**JSON records of objects**
* * * * * * * * *

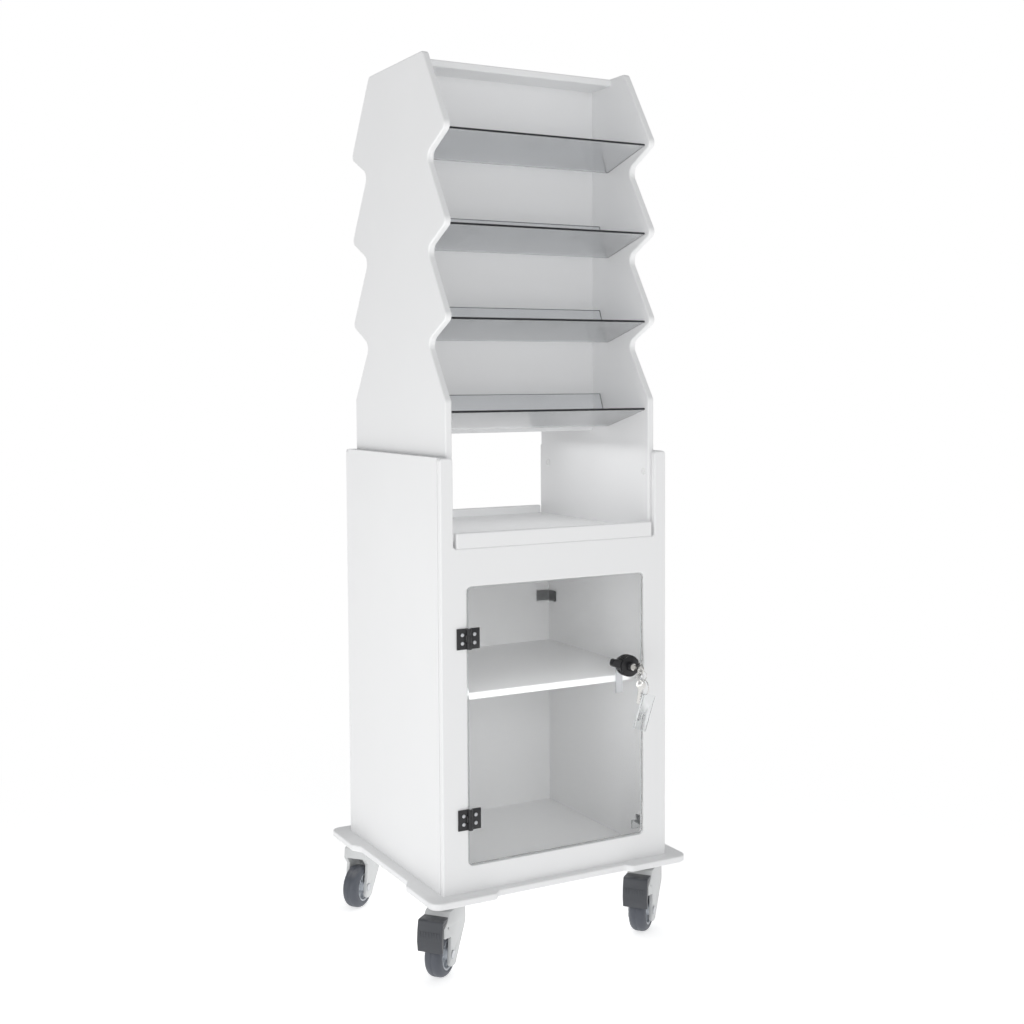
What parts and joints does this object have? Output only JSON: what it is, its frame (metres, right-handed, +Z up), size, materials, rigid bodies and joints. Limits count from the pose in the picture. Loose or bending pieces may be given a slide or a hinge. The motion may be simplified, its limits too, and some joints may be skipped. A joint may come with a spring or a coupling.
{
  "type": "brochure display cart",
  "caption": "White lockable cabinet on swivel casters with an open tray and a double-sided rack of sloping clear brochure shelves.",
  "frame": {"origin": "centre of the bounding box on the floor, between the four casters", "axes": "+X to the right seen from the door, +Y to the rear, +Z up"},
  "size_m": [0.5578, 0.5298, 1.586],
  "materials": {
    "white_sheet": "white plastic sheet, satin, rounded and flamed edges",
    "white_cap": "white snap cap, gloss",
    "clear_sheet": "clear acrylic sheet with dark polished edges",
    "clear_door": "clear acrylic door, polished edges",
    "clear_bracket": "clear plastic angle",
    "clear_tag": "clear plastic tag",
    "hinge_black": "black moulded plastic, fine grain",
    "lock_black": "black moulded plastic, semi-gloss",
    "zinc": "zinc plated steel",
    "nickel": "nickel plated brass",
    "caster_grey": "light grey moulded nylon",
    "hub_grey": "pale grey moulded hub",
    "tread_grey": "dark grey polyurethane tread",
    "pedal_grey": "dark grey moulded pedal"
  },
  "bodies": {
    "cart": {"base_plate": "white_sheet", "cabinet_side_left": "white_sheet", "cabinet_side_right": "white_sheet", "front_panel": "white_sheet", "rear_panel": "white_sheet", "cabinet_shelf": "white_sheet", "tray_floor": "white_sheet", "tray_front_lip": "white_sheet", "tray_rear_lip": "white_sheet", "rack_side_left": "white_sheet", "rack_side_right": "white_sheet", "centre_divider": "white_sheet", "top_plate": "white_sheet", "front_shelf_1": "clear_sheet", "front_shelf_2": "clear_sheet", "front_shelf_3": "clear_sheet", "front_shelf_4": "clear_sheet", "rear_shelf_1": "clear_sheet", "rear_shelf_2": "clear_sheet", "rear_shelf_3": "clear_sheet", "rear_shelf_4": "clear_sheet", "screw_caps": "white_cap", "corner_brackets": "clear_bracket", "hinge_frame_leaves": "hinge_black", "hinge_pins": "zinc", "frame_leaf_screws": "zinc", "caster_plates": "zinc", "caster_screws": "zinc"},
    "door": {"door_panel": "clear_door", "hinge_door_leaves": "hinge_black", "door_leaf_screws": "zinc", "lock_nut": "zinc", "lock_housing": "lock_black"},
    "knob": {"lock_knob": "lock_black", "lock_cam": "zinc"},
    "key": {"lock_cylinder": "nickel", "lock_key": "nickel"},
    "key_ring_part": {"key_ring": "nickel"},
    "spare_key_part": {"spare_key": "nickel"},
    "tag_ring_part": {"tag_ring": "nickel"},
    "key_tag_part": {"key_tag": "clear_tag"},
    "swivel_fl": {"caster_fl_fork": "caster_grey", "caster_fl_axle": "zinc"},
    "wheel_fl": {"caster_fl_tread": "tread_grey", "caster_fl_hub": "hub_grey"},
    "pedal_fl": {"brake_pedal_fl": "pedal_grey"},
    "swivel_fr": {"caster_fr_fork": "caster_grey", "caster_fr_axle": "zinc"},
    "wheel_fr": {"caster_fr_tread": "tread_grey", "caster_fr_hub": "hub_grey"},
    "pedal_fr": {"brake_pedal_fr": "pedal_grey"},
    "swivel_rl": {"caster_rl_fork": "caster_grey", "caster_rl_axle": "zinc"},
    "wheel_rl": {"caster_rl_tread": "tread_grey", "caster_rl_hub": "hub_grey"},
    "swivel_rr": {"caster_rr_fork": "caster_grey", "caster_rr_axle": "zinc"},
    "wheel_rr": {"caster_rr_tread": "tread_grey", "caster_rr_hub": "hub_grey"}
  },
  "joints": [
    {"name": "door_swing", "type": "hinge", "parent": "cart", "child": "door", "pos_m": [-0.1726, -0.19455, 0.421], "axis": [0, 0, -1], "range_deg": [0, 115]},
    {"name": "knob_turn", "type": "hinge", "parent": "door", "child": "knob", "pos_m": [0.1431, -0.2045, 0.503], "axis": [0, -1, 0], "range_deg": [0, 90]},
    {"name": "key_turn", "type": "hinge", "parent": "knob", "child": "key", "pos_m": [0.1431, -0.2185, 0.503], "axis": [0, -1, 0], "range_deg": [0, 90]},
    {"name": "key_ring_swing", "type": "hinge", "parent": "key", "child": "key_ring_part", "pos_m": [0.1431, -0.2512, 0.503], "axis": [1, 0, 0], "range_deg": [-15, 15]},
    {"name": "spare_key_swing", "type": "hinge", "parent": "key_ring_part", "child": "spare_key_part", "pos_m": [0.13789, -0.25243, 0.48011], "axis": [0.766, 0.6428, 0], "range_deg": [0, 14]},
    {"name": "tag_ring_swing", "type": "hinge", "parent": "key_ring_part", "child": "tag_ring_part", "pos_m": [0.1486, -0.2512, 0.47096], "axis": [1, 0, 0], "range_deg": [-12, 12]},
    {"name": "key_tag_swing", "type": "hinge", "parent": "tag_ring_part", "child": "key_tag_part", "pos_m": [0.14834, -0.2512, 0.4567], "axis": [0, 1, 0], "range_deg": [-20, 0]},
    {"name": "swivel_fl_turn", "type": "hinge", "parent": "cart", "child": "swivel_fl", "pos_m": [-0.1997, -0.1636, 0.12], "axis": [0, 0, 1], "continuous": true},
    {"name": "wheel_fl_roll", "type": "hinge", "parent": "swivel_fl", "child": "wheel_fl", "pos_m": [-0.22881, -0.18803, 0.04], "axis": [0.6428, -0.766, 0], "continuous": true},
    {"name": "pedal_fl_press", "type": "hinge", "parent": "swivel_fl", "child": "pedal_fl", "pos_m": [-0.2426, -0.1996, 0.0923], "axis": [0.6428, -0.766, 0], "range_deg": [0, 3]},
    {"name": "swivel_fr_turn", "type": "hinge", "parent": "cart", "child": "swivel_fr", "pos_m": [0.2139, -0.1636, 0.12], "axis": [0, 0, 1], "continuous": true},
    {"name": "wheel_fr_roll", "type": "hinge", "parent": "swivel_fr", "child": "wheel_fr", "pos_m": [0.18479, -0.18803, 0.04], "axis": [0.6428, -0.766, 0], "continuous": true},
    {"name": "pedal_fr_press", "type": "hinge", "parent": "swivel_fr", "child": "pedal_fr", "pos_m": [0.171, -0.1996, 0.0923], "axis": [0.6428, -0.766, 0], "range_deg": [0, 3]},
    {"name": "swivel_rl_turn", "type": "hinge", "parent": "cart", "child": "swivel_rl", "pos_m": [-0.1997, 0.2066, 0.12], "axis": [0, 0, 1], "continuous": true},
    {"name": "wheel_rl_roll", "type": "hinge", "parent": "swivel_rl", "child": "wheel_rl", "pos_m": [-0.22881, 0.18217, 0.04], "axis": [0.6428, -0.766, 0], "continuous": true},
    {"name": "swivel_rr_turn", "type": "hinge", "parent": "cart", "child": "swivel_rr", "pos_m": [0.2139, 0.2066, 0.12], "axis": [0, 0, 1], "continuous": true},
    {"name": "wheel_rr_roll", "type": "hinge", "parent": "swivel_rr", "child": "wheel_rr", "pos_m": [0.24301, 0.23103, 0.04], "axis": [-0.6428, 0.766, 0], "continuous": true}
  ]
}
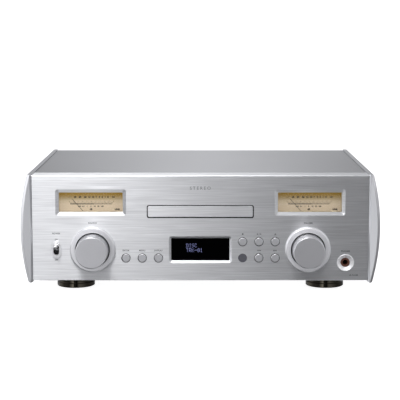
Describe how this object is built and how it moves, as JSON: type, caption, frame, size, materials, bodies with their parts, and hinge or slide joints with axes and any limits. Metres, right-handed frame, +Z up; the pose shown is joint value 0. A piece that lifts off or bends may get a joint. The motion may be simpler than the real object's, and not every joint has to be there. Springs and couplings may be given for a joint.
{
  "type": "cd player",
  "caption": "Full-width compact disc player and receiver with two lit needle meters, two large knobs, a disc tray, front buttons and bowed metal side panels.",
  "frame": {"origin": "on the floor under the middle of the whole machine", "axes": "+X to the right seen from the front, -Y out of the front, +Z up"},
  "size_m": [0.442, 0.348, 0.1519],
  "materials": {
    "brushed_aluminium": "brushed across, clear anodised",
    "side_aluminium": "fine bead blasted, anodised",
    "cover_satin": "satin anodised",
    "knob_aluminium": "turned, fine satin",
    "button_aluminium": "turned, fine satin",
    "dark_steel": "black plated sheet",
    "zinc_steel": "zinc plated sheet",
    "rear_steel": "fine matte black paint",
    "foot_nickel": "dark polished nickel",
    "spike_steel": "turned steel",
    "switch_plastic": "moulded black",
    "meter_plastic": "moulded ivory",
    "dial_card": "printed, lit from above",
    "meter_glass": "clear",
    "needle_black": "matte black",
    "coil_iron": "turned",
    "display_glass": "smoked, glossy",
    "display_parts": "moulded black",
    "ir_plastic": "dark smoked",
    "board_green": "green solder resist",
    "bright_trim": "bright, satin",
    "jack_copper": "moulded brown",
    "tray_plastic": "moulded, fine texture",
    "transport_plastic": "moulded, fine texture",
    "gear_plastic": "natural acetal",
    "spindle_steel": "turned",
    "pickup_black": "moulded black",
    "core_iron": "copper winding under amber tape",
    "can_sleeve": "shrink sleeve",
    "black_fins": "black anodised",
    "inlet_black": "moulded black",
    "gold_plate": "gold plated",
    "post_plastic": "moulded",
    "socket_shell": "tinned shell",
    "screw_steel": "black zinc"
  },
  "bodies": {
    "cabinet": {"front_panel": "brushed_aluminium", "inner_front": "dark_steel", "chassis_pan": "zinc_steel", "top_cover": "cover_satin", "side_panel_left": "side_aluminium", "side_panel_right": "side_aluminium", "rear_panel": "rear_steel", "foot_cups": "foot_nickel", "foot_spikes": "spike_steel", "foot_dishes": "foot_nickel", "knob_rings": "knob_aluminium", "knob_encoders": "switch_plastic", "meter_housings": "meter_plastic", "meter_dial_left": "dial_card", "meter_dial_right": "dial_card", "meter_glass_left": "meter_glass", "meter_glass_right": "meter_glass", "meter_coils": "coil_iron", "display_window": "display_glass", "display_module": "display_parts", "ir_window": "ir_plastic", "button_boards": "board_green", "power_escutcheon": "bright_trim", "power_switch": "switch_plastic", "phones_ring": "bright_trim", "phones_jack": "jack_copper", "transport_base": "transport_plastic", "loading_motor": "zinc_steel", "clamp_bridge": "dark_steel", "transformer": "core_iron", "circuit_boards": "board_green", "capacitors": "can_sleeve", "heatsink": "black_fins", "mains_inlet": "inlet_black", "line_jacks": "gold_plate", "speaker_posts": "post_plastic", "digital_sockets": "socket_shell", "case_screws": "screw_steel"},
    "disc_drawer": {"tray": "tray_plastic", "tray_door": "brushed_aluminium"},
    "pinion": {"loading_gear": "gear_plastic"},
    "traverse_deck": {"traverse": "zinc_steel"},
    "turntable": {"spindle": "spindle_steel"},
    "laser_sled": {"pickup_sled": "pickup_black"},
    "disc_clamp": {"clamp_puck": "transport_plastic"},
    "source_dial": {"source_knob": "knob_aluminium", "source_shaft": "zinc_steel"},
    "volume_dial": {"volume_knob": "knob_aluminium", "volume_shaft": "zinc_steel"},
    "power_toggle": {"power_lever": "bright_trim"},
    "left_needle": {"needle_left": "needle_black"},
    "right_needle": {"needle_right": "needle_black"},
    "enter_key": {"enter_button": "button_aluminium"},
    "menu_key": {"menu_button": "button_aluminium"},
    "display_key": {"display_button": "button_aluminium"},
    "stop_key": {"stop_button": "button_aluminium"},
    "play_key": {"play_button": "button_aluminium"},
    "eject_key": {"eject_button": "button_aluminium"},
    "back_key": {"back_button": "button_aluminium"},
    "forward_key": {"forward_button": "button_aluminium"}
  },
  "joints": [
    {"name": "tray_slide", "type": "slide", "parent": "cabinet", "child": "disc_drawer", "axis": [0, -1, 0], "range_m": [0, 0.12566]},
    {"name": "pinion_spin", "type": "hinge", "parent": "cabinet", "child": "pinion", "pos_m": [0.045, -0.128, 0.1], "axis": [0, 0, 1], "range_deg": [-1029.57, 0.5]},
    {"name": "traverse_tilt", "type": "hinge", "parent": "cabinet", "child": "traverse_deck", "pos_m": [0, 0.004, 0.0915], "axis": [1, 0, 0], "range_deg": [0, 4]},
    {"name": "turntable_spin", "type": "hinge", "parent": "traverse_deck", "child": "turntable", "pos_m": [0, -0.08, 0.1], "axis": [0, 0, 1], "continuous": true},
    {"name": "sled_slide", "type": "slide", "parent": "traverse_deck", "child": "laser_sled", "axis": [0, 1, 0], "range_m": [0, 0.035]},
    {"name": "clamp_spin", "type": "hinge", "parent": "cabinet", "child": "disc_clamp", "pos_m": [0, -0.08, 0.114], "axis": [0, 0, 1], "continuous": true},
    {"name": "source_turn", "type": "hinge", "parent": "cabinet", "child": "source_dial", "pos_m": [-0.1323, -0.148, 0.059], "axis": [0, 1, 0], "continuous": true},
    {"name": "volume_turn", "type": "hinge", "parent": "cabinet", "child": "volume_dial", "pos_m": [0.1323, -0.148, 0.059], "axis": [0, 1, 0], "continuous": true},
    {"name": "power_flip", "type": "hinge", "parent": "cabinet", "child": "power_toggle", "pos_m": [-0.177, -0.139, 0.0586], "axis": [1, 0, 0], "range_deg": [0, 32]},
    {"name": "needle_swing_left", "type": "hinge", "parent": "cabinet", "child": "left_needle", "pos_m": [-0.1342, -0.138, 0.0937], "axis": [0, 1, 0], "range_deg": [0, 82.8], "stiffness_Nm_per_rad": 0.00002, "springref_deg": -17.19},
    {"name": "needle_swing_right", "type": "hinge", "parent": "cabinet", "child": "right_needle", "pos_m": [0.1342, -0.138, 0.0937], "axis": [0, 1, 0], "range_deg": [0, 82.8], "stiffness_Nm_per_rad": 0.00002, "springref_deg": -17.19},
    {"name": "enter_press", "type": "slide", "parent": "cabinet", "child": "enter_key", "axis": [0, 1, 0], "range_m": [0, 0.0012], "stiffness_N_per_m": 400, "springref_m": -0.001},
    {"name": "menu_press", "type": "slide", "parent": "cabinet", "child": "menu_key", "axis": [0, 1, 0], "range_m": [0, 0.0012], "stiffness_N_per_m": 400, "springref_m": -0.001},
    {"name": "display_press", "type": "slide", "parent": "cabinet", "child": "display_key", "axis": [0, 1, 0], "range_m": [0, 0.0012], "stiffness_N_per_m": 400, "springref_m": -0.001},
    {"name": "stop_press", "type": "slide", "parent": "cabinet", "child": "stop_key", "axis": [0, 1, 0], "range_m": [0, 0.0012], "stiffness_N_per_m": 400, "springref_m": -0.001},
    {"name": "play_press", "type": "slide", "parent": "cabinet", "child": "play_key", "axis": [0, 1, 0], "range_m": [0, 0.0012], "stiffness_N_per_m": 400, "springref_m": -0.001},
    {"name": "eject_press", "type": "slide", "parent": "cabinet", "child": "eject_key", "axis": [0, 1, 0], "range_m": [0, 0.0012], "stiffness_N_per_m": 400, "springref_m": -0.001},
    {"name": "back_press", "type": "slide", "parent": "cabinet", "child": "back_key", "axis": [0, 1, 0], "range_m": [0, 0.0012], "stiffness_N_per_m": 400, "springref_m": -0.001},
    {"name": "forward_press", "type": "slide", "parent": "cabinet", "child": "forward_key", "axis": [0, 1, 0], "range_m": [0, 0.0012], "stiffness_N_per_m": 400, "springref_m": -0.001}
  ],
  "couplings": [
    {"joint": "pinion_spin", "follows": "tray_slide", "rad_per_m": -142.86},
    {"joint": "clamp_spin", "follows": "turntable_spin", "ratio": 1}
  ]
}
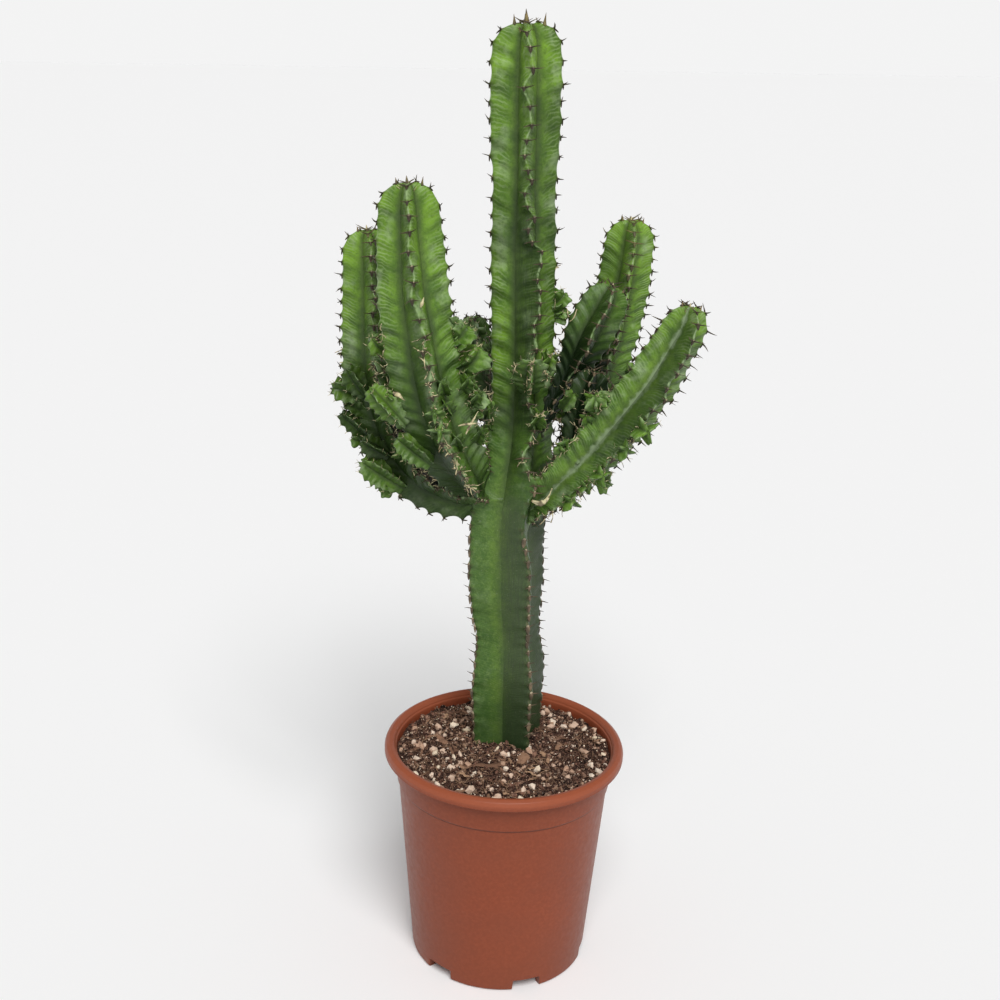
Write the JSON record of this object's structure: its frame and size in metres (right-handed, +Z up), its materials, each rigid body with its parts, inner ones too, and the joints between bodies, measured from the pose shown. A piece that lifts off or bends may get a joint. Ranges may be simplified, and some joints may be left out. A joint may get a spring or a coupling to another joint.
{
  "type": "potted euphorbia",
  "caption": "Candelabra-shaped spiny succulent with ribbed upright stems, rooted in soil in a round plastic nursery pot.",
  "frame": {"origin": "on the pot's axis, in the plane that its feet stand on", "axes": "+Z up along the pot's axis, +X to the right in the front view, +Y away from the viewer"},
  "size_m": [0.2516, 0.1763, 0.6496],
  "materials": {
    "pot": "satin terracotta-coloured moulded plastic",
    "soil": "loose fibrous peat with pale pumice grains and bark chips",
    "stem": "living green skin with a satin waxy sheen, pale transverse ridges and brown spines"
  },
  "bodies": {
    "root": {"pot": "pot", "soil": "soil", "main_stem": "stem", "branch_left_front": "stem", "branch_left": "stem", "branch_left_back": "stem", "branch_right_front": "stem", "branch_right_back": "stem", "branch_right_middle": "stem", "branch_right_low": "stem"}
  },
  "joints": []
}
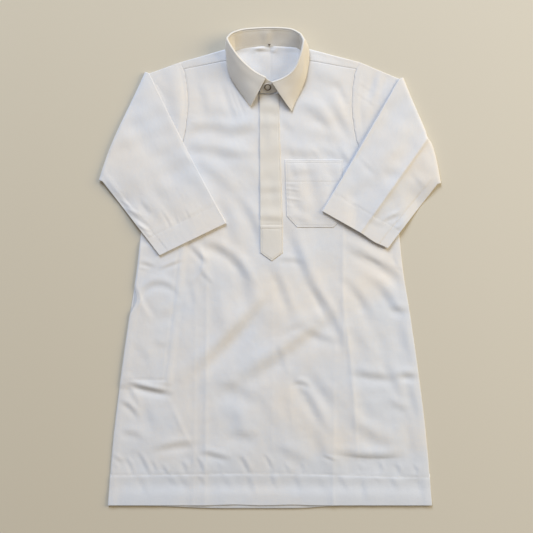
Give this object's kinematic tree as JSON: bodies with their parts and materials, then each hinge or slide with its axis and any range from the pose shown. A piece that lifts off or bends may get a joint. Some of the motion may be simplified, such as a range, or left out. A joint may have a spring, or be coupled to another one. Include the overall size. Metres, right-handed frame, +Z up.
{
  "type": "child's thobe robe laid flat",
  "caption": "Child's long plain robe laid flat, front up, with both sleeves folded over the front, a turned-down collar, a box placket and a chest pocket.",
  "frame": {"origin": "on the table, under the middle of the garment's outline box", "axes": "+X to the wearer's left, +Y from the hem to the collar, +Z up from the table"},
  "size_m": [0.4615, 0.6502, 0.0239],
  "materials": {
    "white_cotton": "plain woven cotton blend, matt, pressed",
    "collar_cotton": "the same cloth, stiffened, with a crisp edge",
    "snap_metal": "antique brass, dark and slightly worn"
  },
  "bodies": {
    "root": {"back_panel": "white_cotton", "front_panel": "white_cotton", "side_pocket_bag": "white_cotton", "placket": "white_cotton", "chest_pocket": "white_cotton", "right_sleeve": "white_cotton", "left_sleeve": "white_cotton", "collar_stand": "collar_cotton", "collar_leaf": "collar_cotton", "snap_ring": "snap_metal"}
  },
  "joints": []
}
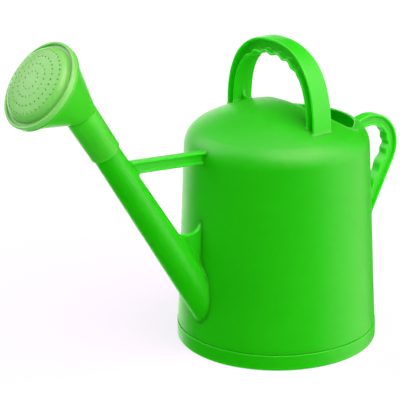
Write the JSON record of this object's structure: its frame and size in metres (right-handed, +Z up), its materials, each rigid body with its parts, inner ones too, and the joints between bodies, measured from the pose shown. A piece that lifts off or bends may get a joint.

* * * * * * * * *

**GIVEN EXERCISE**
Your task is to output exactly the lines running from the one with "Give this object's" through the final line of the material above, with both ends included.

**RESPONSE TO THIS EXERCISE**
Give this object's kinematic tree as JSON: bodies with their parts and materials, then each hinge or slide with its axis and any range from the pose shown. A piece that lifts off or bends may get a joint. Some of the motion may be simplified, such as a range, or left out. A joint may have a spring, or be coupled to another one. Include the overall size. Metres, right-handed frame, +Z up.
{
  "type": "child's thobe robe laid flat",
  "caption": "Child's long plain robe laid flat, front up, with both sleeves folded over the front, a turned-down collar, a box placket and a chest pocket.",
  "frame": {"origin": "on the table, under the middle of the garment's outline box", "axes": "+X to the wearer's left, +Y from the hem to the collar, +Z up from the table"},
  "size_m": [0.4615, 0.6502, 0.0239],
  "materials": {
    "white_cotton": "plain woven cotton blend, matt, pressed",
    "collar_cotton": "the same cloth, stiffened, with a crisp edge",
    "snap_metal": "antique brass, dark and slightly worn"
  },
  "bodies": {
    "root": {"back_panel": "white_cotton", "front_panel": "white_cotton", "side_pocket_bag": "white_cotton", "placket": "white_cotton", "chest_pocket": "white_cotton", "right_sleeve": "white_cotton", "left_sleeve": "white_cotton", "collar_stand": "collar_cotton", "collar_leaf": "collar_cotton", "snap_ring": "snap_metal"}
  },
  "joints": []
}
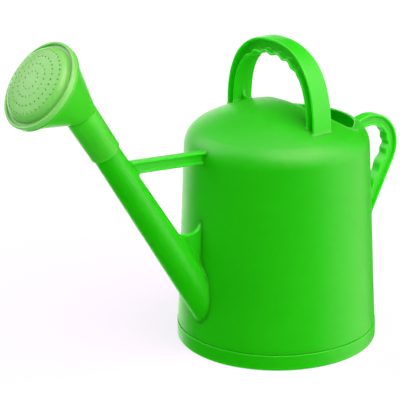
Write the JSON record of this object's structure: its frame and size in metres (right-handed, +Z up), its materials, each rigid body with its parts, inner ones too, and the joints between bodies, measured from the pose shown. A piece that lifts off or bends may get a joint.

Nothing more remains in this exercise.